I never considered leaving the trail. Admitting my funk wasn’t an indication of quitting. So I let myself feel. I didn’t critique my lackluster attitude. I existed in this new mental and emotional space while my 1,000-plus-mile hardened body carried me through the rocky ridges of Pennsylvania. 

Then, I took a break when it was offered. On July 3 a friend from my hometown reached out. He was in Pennsylvania for the week and was willing to pick me and my friends up for some trail magic. Despite the fact that the river cabin being offered was two hours away, I jumped at the chance. 

A Change in Energy

The prospect of leaving the hiker bubble, not being in a hiker town, and surrounding myself with new scenery and conversations with a hometown friend — it was exactly what I was craving. 

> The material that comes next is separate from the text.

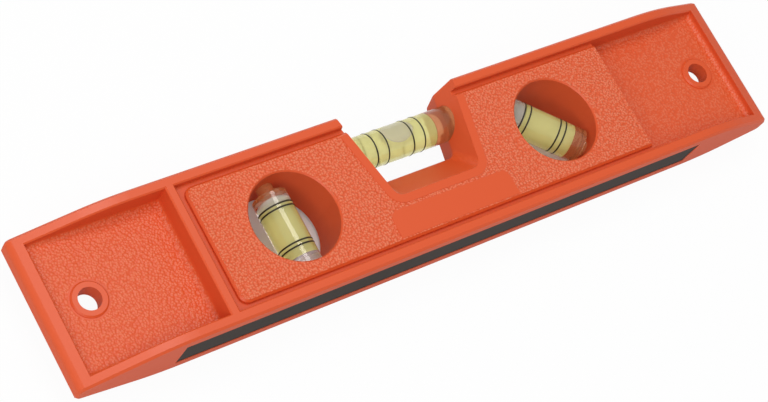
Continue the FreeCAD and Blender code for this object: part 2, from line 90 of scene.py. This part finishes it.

My two hiking buddies and I were fed burgers, guacamole, clams, beer, and salmon-cream-cheese bagels with coffee. Our angels gave and never asked for compensation. We swam in the Delaware River, we set off fireworks, and sat on the porch with music. 

Being seen and supported lifted my spirits. The trip off trail was a chance to be reminded of my community at home and how much they support my journey. When we were dropped off in Port Clinton I felt excited again. I was eager to hike. The temperatures had cooled down, and the weather looked good for the week. In the late afternoon sunshine the post office became a hiker hub. 

I saw old trail faces and made new friends. Hikers dried clothes, opened drop boxes, caught up on trail gossip, and shared news from up and down the trail. The bonds feel easier and closer now that we’re moving father north. As the hiker community formed around me I felt comfortable and at peace with my place on the trail.

The funk is gone (so is Pennsylvania) and I’m breathing easier.